======== PROVIDED ENTRIES ========

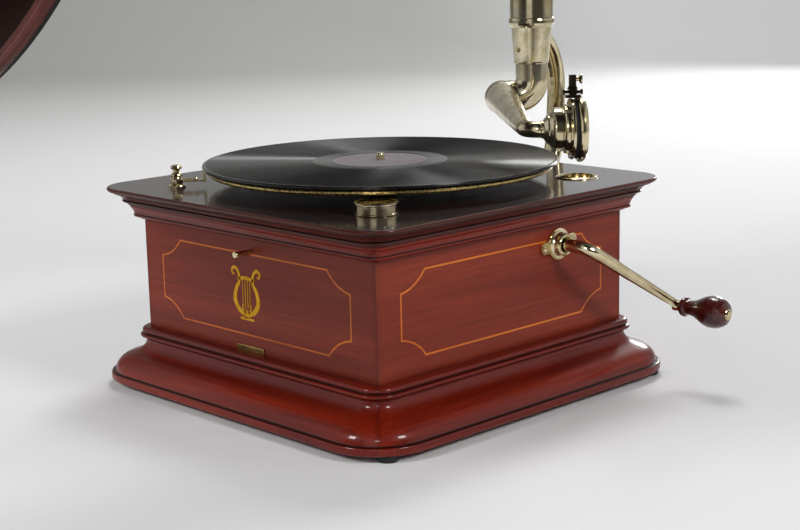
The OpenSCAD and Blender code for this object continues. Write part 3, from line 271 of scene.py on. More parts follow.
# the polished mouldings: redder, with lamps running along their curves and painted shade in
# their creases
plinth_wood = mahogany("polished red mahogany", "#5c1307", "#731a09", "#8a260e", "run",
                       gloss=0.08, coat=0.42, shaded_quirks=(12.35, 44.4))
# the band, with one line of painted shade in its crease
band_wood = mahogany("mahogany band", "#62160a", "#791f0d", "#8c2b14", "run", gloss=0.12,
                     coat=0.3, shaded_quirks=(147.7,))
# nearly black wood under a full coat, which mirrors the room at a low angle
deck_wood = mahogany("dark mahogany deck", "#190605", "#260907", "#3a100a", 0, gloss=0.1,
                     coat=1.0, satin=0.6, pores=0.5)
# the deck edge, with two lines of painted shade in its creases
deck_edge = mahogany("dark mahogany deck edge", "#38100a", "#4c170e", "#5f2013", "run",
                     gloss=0.1, coat=0.45, satin=0.6, pores=0.4, shaded_quirks=(160.35, 167.0))
# thin staves, steamed and glued into a dark bell with joints that run to the mouth, and a
# roll bent from one redder strip; the bell is painted darker still, as painted shade for the
# shadowed inside of the horn
horn_wood = mahogany("horn mahogany with painted shade", "#120604", "#1e0b06", "#2c130a", "grain", gloss=0.1,
                     coat=0.4, staves=10)
rim_wood = mahogany("bent mahogany rim", "#3c110b", "#561b10", "#702816", 2, gloss=0.1,
                    coat=0.5)
# turned on a lathe, so it takes the hardest polish and shows one small sharp light
knob_wood = mahogany("turned mahogany", "#3a0f0b", "#4e1711", "#632118", 0, gloss=0.06,
                     coat=1.0, satin=0.3)
# sawn and left bare inside the case: pale and matt
pine = mahogany("bare pine board", "#8a6a48", "#a48560", "#bb9d77", 0, gloss=0.4, coat=0.0,
                satin=0.7, pores=0.2)
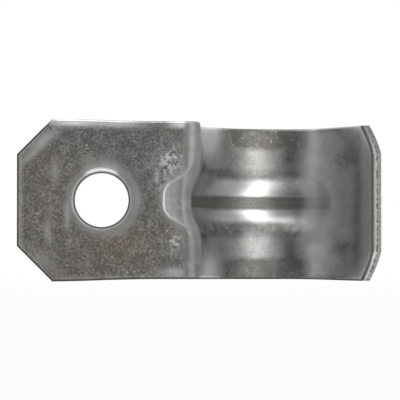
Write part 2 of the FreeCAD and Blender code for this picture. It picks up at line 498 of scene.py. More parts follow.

========

| INSTRUCTION |
Go through the listing above and restate it word for word.

| TASK SOLUTION |
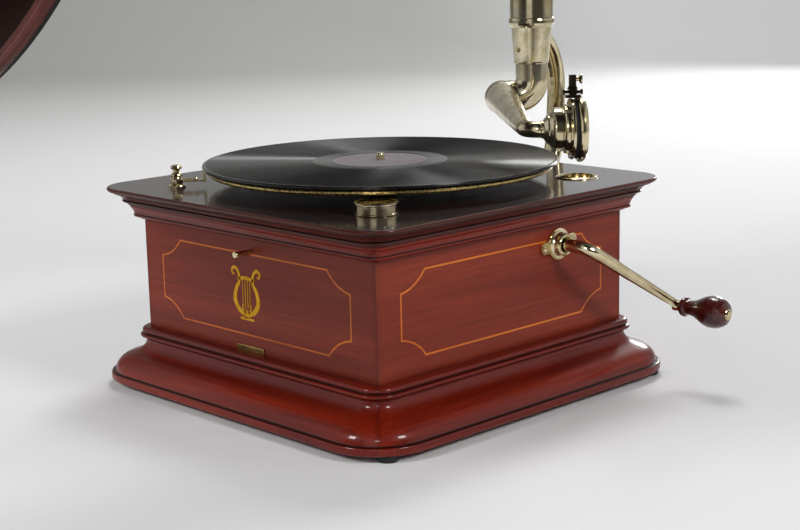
The OpenSCAD and Blender code for this object continues. Write part 3, from line 271 of scene.py on. More parts follow.
# the polished mouldings: redder, with lamps running along their curves and painted shade in
# their creases
plinth_wood = mahogany("polished red mahogany", "#5c1307", "#731a09", "#8a260e", "run",
                       gloss=0.08, coat=0.42, shaded_quirks=(12.35, 44.4))
# the band, with one line of painted shade in its crease
band_wood = mahogany("mahogany band", "#62160a", "#791f0d", "#8c2b14", "run", gloss=0.12,
                     coat=0.3, shaded_quirks=(147.7,))
# nearly black wood under a full coat, which mirrors the room at a low angle
deck_wood = mahogany("dark mahogany deck", "#190605", "#260907", "#3a100a", 0, gloss=0.1,
                     coat=1.0, satin=0.6, pores=0.5)
# the deck edge, with two lines of painted shade in its creases
deck_edge = mahogany("dark mahogany deck edge", "#38100a", "#4c170e", "#5f2013", "run",
                     gloss=0.1, coat=0.45, satin=0.6, pores=0.4, shaded_quirks=(160.35, 167.0))
# thin staves, steamed and glued into a dark bell with joints that run to the mouth, and a
# roll bent from one redder strip; the bell is painted darker still, as painted shade for the
# shadowed inside of the horn
horn_wood = mahogany("horn mahogany with painted shade", "#120604", "#1e0b06", "#2c130a", "grain", gloss=0.1,
                     coat=0.4, staves=10)
rim_wood = mahogany("bent mahogany rim", "#3c110b", "#561b10", "#702816", 2, gloss=0.1,
                    coat=0.5)
# turned on a lathe, so it takes the hardest polish and shows one small sharp light
knob_wood = mahogany("turned mahogany", "#3a0f0b", "#4e1711", "#632118", 0, gloss=0.06,
                     coat=1.0, satin=0.3)
# sawn and left bare inside the case: pale and matt
pine = mahogany("bare pine board", "#8a6a48", "#a48560", "#bb9d77", 0, gloss=0.4, coat=0.0,
                satin=0.7, pores=0.2)
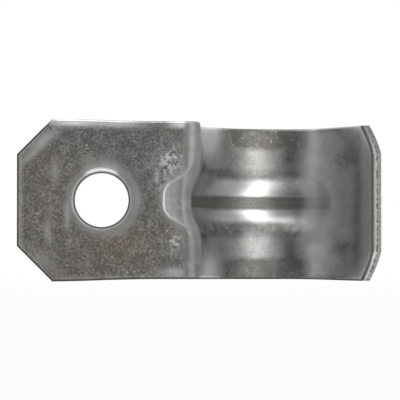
Write part 2 of the FreeCAD and Blender code for this picture. It picks up at line 498 of scene.py. More parts follow.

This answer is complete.